--- Exercise directions ---
Output the lines below exactly, please, from the first line until the line with "RIB_START_ANGLE = math.radians(-60.0)", counting both.

-- Start of Supplied records --

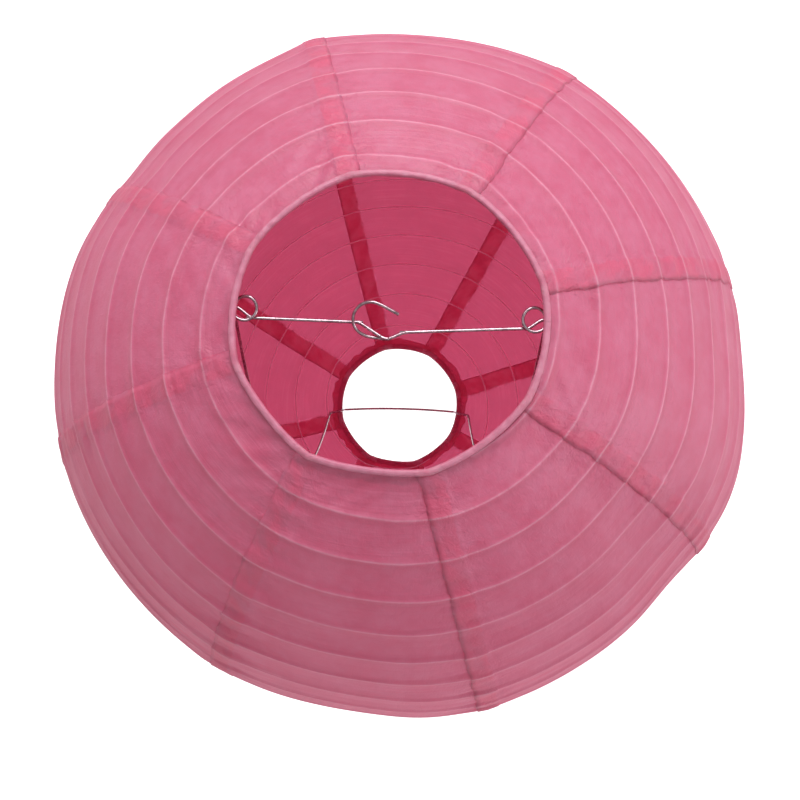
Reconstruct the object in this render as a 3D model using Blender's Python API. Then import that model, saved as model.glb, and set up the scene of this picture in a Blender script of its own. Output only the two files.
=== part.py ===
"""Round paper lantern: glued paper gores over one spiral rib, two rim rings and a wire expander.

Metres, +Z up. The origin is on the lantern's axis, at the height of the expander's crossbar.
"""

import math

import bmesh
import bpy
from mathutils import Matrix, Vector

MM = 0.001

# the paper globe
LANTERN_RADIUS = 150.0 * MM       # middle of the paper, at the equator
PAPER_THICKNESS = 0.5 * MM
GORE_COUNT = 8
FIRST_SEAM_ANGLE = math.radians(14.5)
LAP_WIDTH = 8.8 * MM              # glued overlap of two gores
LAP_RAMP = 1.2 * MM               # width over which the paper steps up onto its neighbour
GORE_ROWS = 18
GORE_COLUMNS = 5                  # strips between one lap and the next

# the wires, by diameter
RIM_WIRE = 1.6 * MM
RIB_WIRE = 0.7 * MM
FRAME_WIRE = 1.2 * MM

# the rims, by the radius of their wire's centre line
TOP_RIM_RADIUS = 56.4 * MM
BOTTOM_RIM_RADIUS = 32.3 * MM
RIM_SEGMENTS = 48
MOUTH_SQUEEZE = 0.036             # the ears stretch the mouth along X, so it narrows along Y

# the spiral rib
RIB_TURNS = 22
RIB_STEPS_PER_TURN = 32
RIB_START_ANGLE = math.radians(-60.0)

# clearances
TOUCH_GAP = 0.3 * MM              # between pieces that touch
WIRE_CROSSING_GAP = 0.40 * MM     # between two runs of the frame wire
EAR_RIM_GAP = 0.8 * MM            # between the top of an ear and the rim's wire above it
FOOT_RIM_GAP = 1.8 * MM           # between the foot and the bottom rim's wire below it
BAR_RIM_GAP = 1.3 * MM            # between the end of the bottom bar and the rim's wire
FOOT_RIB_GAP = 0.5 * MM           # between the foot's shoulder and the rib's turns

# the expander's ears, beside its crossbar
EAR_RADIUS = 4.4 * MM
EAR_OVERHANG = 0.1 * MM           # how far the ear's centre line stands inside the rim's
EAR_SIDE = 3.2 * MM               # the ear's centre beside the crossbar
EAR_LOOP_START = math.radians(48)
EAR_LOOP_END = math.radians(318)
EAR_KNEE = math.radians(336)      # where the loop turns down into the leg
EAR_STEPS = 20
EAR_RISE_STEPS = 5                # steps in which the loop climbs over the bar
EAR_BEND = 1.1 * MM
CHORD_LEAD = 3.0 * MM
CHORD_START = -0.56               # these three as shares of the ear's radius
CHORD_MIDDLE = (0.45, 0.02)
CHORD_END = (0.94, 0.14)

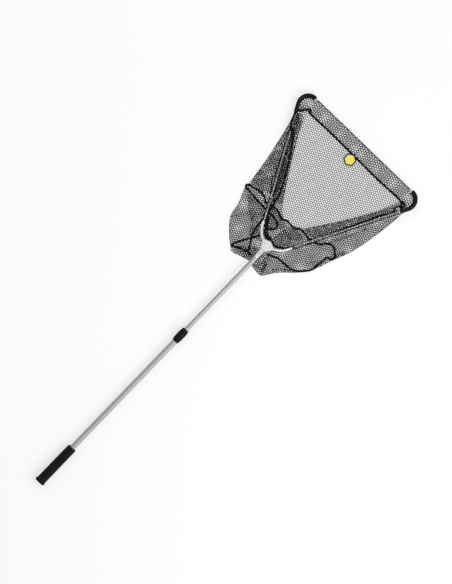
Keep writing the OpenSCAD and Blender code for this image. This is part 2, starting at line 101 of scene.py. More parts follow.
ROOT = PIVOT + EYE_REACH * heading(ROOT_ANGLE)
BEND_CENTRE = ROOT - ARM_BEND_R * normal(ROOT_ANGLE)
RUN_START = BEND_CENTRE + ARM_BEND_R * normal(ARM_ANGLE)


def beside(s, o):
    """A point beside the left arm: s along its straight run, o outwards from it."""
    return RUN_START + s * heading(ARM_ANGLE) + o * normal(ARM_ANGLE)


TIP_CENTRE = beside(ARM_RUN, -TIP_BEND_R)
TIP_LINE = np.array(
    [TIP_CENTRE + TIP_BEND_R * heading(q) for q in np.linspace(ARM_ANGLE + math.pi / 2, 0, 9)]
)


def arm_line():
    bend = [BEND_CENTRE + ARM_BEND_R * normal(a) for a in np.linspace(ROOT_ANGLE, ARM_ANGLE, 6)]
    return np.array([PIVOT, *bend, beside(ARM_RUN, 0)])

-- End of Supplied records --

--- Task response ---
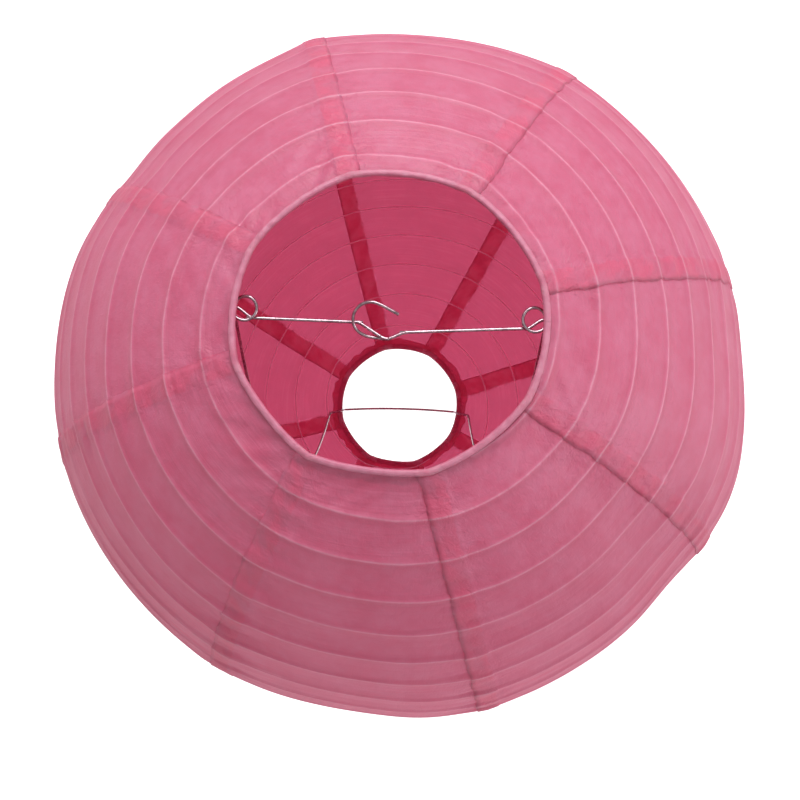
Reconstruct the object in this render as a 3D model using Blender's Python API. Then import that model, saved as model.glb, and set up the scene of this picture in a Blender script of its own. Output only the two files.
=== part.py ===
"""Round paper lantern: glued paper gores over one spiral rib, two rim rings and a wire expander.

Metres, +Z up. The origin is on the lantern's axis, at the height of the expander's crossbar.
"""

import math

import bmesh
import bpy
from mathutils import Matrix, Vector

MM = 0.001

# the paper globe
LANTERN_RADIUS = 150.0 * MM       # middle of the paper, at the equator
PAPER_THICKNESS = 0.5 * MM
GORE_COUNT = 8
FIRST_SEAM_ANGLE = math.radians(14.5)
LAP_WIDTH = 8.8 * MM              # glued overlap of two gores
LAP_RAMP = 1.2 * MM               # width over which the paper steps up onto its neighbour
GORE_ROWS = 18
GORE_COLUMNS = 5                  # strips between one lap and the next

# the wires, by diameter
RIM_WIRE = 1.6 * MM
RIB_WIRE = 0.7 * MM
FRAME_WIRE = 1.2 * MM

# the rims, by the radius of their wire's centre line
TOP_RIM_RADIUS = 56.4 * MM
BOTTOM_RIM_RADIUS = 32.3 * MM
RIM_SEGMENTS = 48
MOUTH_SQUEEZE = 0.036             # the ears stretch the mouth along X, so it narrows along Y

# the spiral rib
RIB_TURNS = 22
RIB_STEPS_PER_TURN = 32
RIB_START_ANGLE = math.radians(-60.0)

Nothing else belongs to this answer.